To come clean, my favourite Batman story or collection would either be Batman: Under the Hood or Hush; at a push I would probably favour the latter of the two by a slim margin. These stories however, in my opinion, share something in common with The Long Halloween, an ingredient so intrinsic to any successful Batman story: the fact that they are detective stories first and foremost. Batman has and always will be depicted at his very best when his greatest lure nay asset is represented, the very hook that has continued to engage readers for over seventy-five years, his being a detective.

If like me you haven’t read The Long Halloween in a while or even never at all, here is a brief, spoiler-free synopsis. The Long Halloween was a monthly series which compromised of thirteen issues in total between 1996 and 1997. The story takes place during the infancy of Batman’s crime fighting career and sees our protagonist trying to track down a mysterious killer who goes by the name of Holiday, a killer who murders a new victim each month on a differing holiday. Batman, in a literal race against the calendar, leads the reader on an investigation arc that keeps the reader guessing throughout as to the identity of the killer.

Although the main plot centres around the apprehension of Holiday, the graphic novel is made up of multiple narratives and succeeds in something not many Batman stories can successfully boast, its ability in being able to depict a Batman not solely pre-occupied with a singular investigation.

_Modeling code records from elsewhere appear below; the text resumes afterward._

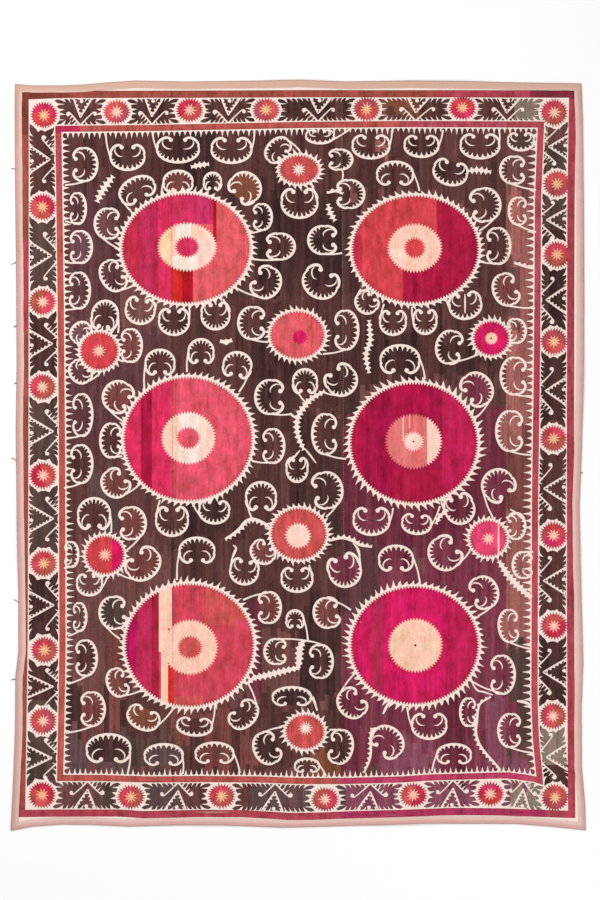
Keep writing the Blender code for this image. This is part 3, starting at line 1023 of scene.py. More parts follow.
def draw_unit(side, low, high):
    """The leaf, chevron and triangle between two rosettes, which stand at these places along the side."""
    place = side_place(side)
    outer = side_at(getattr(OUTER_FRAME, side), (low + high) / 2)
    inner = side_at(getattr(INNER_FRAME, side), (low + high) / 2)
    deep = abs(outer - inner) - 2 * (LINE_HALF + BARE_LINE)
    upright = side in ("left", "right")
    middle = (low + high) / 2 + chance.uniform(-2.0, 2.0)
    size = min(1.0, (high - low) / FULL_UNIT)
    mirrored = -1 if side in ("left", "top") else 1
    root, apex, short_foot = (6.0, 4.4, 15.0) if upright else (0.0, 7.2, 8.5)
    leaf = leaf_ring(low + ROSETTE_ROOM - middle, high - ROSETTE_ROOM - middle, deep, upright)
    lay([place(middle + u, v) for u, v in leaf], DARK)

    def at(points):
        return [place(middle + mirrored * u * size, v) for u, v in points]

    reaches = LONG_ARM + chance.uniform(-1, 2), SHORT_ARM + chance.uniform(-1, 2)
    for hand, reach in zip((-1, 1), reaches):
        draw_arm(at, root, reach, hand)
    for foot in (-14.5, short_foot):
        leg = at([(0.0, apex), (foot * 0.5, (apex + deep) / 2 + 0.4), (foot, deep + 1.0)])
        turned_in = 1 if (foot < 0) == (mirrored > 0) else -1
        if side in ("top", "right"):
            turned_in = -turned_in
        lay(toothed_stroke(leg, LEG_WIDE, LEG_PITCH, LEG_DEEP, (turned_in,)), COTTON)
    draw_bud(at, -1.5, deep - 2.4, 1.9)

# %% One rosette of the border
ROSETTE_LOTS = (("faded", "raspberry"), ("cedar", "rosy"), ("faded", "brickred"), ("coral", "pink"))
STAR, STAR_RAYS, STAR_DEEP = 6.9, 10, 4.5
HALO_WIDE, HALO_TEETH = 1.5, 22
BEYOND, HALF_ROUND = 18, (0.0, 1.0, 2.0, 3.1)


def draw_border_rosette(x, y, across, down):
    """A halo of bare cotton, a red disc with deep teeth in two lots of thread, and a pale star."""
    lay(disc(x, y, across + HALO_WIDE, down + HALO_WIDE, HALO_TEETH, 0.7, sharp=1.4, uneven=0.3), COTTON)
    lot, other = chance.choice(ROSETTE_LOTS)
    lay(disc(x, y, across, down, round((across + down) * 0.98), 3.4, sharp=1.1, uneven=0.2), RED, lot)
    turn = chance.uniform(0, 2 * math.pi)
    half = [turn + angle for angle in HALF_ROUND]
    tint([(x + BEYOND * math.cos(angle), y + BEYOND * math.sin(angle)) for angle in half], RED, other)
    star = disc(x, y, STAR, STAR, STAR_RAYS, STAR_DEEP, sharp=1.2, uneven=0.12)
    lay(star, LIGHT, chance.choice(("sand", "peach", "sand")))

# %% [markdown]
# ### The dark silks of the field
#
# The dark ground was filled strip by strip and area by area. These boxes say which lot lies where, and a
# later one covers an earlier one. Their upright sides are true to the work, since a filling starts along a
# strand, and their ends are ragged.

# %% The lots of the field
FIELD_TINTS = rows_of("Tint", """
left top right bottom lot
60 120 171 260 umber
60 180 120 330 fig
60 330 171 480 fig
60 440 171 560 cocoa
90 470 120 560 slate
60 540 171 690 bark
108 610 130 690 walnut
66 680 82 735 ink
82 690 104 735 walnut
104 690 109 745 ink
109 690 120 745 walnut
120 690 126 745 ink
126 690 171 745 umber
60 735 131 776 slate
131 735 171 776 moss
171 120 341 300 umber
171 120 215 200 ink
215 190 245 215 ink
255 190 341 300 ink
171 290 341 420 umber
250 330 300 420 ink
171 420 341 560 ink
230 440 290 530 umber
171 540 341 640 umber
250 600 262 700 wine
262 690 268 712 rust
300 600 341 700 ink
171 700 341 776 umber
171 700 230 740 walnut
205 720 232 776 walnut
240 730 262 776 walnut
310 740 341 776 rust
341 120 506 200 umber
341 120 400 150 cocoa
375 135 388 155 brick
425 120 506 160 cocoa
341 190 360 420 ink
470 190 506 330 umber
341 290 506 380 umber
341 330 420 380 ink
440 330 506 380 ink
470 370 506 430 umber
475 400 506 430 wine
341 425 506 560 wine
341 558 506 625 plum
341 540 380 640 fig
440 540 506 620 plum
341 620 506 776 plum
341 690 360 776 wine
380 740 440 776 grape
440 690 475 776 wine
478 600 506 776 plum
485 690 506 765 grape
506 120 540 200 bark
506 190 540 420 brick
506 260 520 330 bark
506 420 540 520 walnut
506 520 540 645 brick
506 645 541 755 moss
506 700 519 755 plum
506 755 541 780 grape
""")
print(len(FIELD_TINTS), "areas of dark silk")

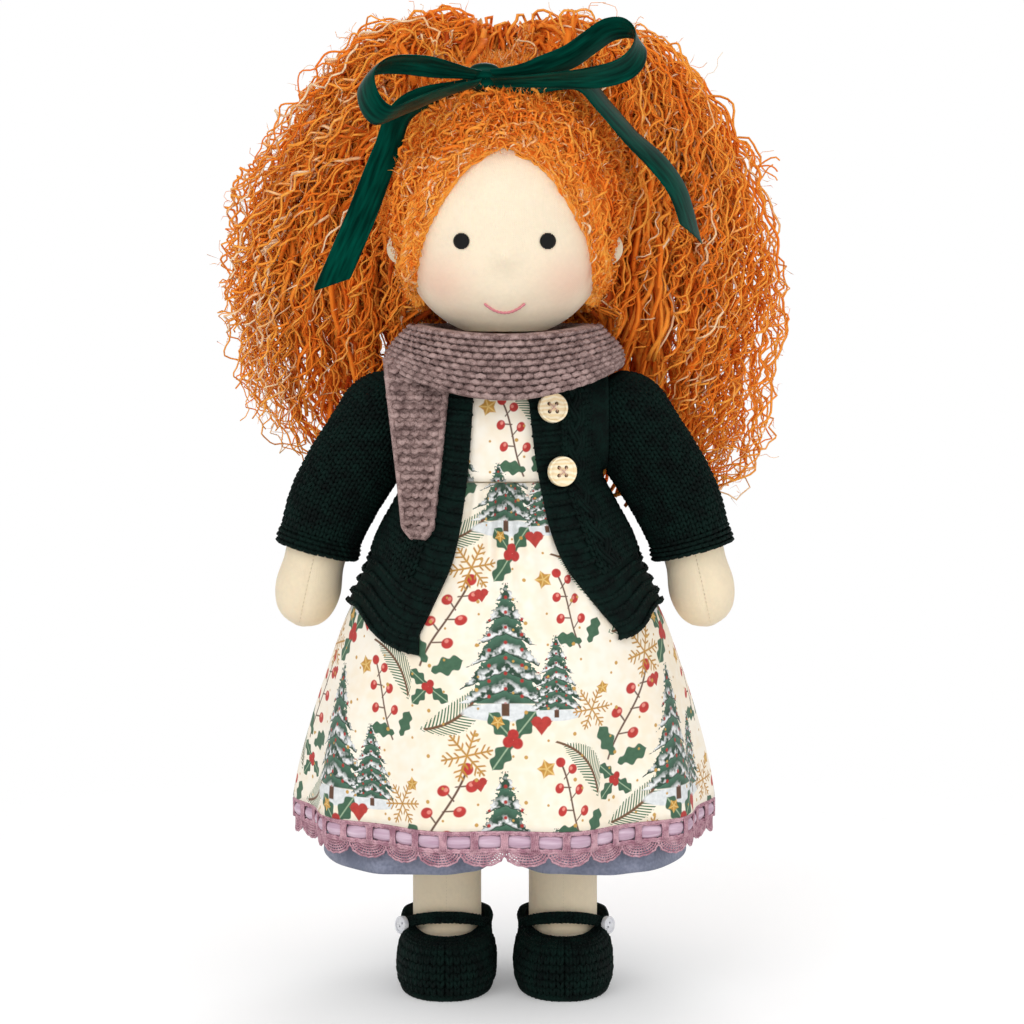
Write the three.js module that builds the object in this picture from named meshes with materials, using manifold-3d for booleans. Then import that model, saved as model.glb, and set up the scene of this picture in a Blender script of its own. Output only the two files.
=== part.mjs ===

Some graphic novel story arcs can seem isolated in their depiction of events, a singular objective to be achieved. I mean just because Batman is investigating one case doesn’t mean that the rest of his Rogues Gallery have  a day off and politely wait their turn. The Long Halloween depicts a Batman coming to terms with the alter-ego he has willingly burdened himself with and the criminals it breeds. Interaction with Batman favourites such as the Joker, Poison Ivy, Riddler as well as other notable secondary characters such as Carmine Falcone, Solomon Grundy and the expert utilisation of Calendar Man, form the basis of moulding Batman into the hero we all know and love.

One of The Long Halloween‘s greatest strengths is its ability to utilise the aforementioned secondary characters to its advantage whilst developing the character of Batman. The result is a more rounded Dark Knight, the like of which has not been seen since or arguably before, The Dark Knight Returns. After all, the sum of Batman’s parts is largely made up of the very people he seeks to bring to justice. Characters such as Solomon Grundy highlight Batman’s moralistic and at times humane approach to crime fighting, whilst alternatively a character such as Calendar Man demonstrates Batman’s utter determination in achieving his end goal, bringing Holiday to justice.

It may be the elements of horror present within the narrative or maybe the inclusion of the word Halloween in the title but we get some fantastic scenes between Batman and Calendar Man in his Arkham cell that resemble those within The Silence of the Lambs, Batman’s Clarice Starling to Calendar Man’s Hannibal Lector. Batman’s desperation in wanting to apprehend Holiday is brought to the fore by his reliance on titbits from Calendar Man that aide in his investigation and depicts a Dark Knight willing to sully his hand at the expense of his own moral code so long as it stops the body count from racking up.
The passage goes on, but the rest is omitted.